**What the task requires:**
Extract, unchanged, every line from the top of the material below through the line with "FEELER_TAN, FEELER_CREAM = (0.34, 0.2, 0.13), (0.62, 0.46, 0.26)", and no more.

---

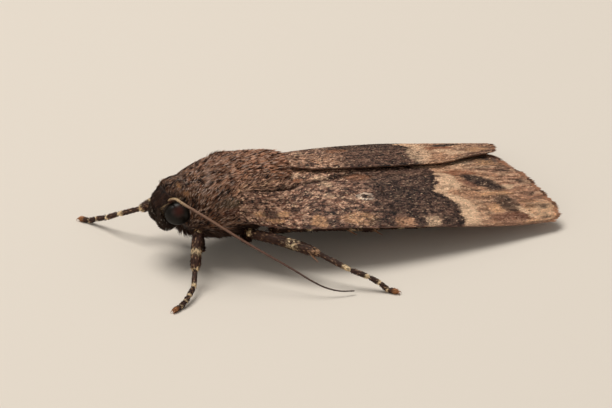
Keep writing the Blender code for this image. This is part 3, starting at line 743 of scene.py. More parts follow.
# ----------------------------------------
# Feelers: long threads of about a hundred short joints, red-brown, thick and dusted with cream scales at
# the base and thinning to a nearly bare dark tip. They sweep back and down beside the legs.
FEELER_LEFT = [(-4.42, 0.8, 4.95), (-4.5, 1.15, 5.33), (-4.4, 2.3, 5.82), (-3.5, 3.65, 5.35),
               (-0.6, 6.0, 3.4), (1.98, 8.15, 1.82), (3.0, 9.0, 1.15), (3.9, 9.5, 0.68), (4.8, 9.8, 0.42),
               (5.74, 9.93, 0.3)]
FEELER_RIGHT = [(-4.42, 0.8, 4.95), (-4.55, 1.0, 5.2), (-4.0, 1.75, 5.3), (-3.3, 2.75, 4.85),
                (-2.6, 3.5, 4.45), (-1.4, 4.6, 3.9), (-0.2, 5.9, 3.2), (1.98, 8.15, 1.75),
                (3.0, 9.0, 1.1), (3.9, 9.6, 0.66), (4.7, 10.1, 0.42)]
FEELER_STATIONS = [(0.0, 0.17), (0.015, 0.19), (0.035, 0.11), (0.2, 0.1), (0.6, 0.075), (1.0, 0.045)]
FEELER_JOINTS, FEELER_SIDES = 96, 10
FEELER_BROWN, FEELER_DARK = (0.14, 0.058, 0.036), (0.04, 0.018, 0.013)
FEELER_TAN, FEELER_CREAM = (0.34, 0.2, 0.13), (0.62, 0.46, 0.26)


def feeler_colour(spot, chance, pick, along):
    """Dark below and to the tip, pale scales at the base, on the right feeler mostly painted out as
    shade.
    """
    tag, t, turn = spot.T
    upper = 0.5 + 0.5 * np.sin(2 * pi * turn)
    # the right feeler (tag 1) loses most of its pale scales as painted shade
    lit = fade(upper, 0.3, 0.7) * (1 - 0.85 * np.round(tag))
    return layered(
        mix(FEELER_BROWN, FEELER_DARK, 0.75 * fade(t, 0.5, 1.0) + 0.25 * chance + 0.5 * (1 - upper)),
        (FEELER_TAN, lit * (1 - fade(t, 0.25, 0.6)) * (0.45 + 0.4 * pick)),
        (FEELER_CREAM, lit * (1 - fade(t, 0.09, 0.2)) * (0.6 + 0.4 * pick)))


count = 4 * FEELER_JOINTS + 1
t = np.linspace(0, 1, count)
girth = curve(FEELER_STATIONS)(t) * (1 + 0.09 * np.abs(np.sin(pi * FEELER_JOINTS * t)) - 0.05)
feelers, spots, headings = joined_tubes("feelers", [
    tube(smooth_route(route, count) * (1, side, 1), girth, FEELER_SIDES)
    for route, side in ((FEELER_LEFT, -1), (FEELER_RIGHT, 1))], (0, 1))
ground = limb_ground(feelers, spots, headings, strips=2, length=0.13, width=0.04,
                     cover=0.25 + 0.75 * (1 - fade(spots[:, 1], 0.2, 0.6)))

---

**Expected output:**
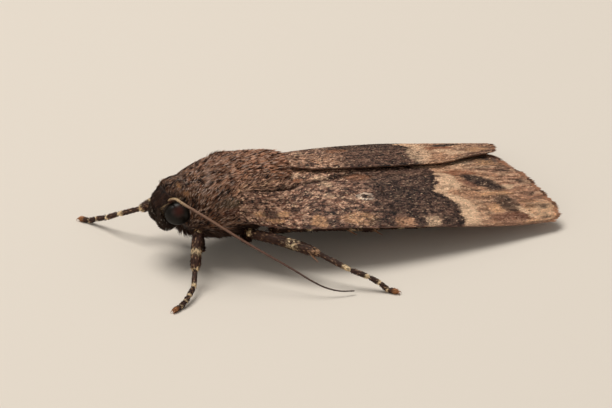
Keep writing the Blender code for this image. This is part 3, starting at line 743 of scene.py. More parts follow.
# ----------------------------------------
# Feelers: long threads of about a hundred short joints, red-brown, thick and dusted with cream scales at
# the base and thinning to a nearly bare dark tip. They sweep back and down beside the legs.
FEELER_LEFT = [(-4.42, 0.8, 4.95), (-4.5, 1.15, 5.33), (-4.4, 2.3, 5.82), (-3.5, 3.65, 5.35),
               (-0.6, 6.0, 3.4), (1.98, 8.15, 1.82), (3.0, 9.0, 1.15), (3.9, 9.5, 0.68), (4.8, 9.8, 0.42),
               (5.74, 9.93, 0.3)]
FEELER_RIGHT = [(-4.42, 0.8, 4.95), (-4.55, 1.0, 5.2), (-4.0, 1.75, 5.3), (-3.3, 2.75, 4.85),
                (-2.6, 3.5, 4.45), (-1.4, 4.6, 3.9), (-0.2, 5.9, 3.2), (1.98, 8.15, 1.75),
                (3.0, 9.0, 1.1), (3.9, 9.6, 0.66), (4.7, 10.1, 0.42)]
FEELER_STATIONS = [(0.0, 0.17), (0.015, 0.19), (0.035, 0.11), (0.2, 0.1), (0.6, 0.075), (1.0, 0.045)]
FEELER_JOINTS, FEELER_SIDES = 96, 10
FEELER_BROWN, FEELER_DARK = (0.14, 0.058, 0.036), (0.04, 0.018, 0.013)
FEELER_TAN, FEELER_CREAM = (0.34, 0.2, 0.13), (0.62, 0.46, 0.26)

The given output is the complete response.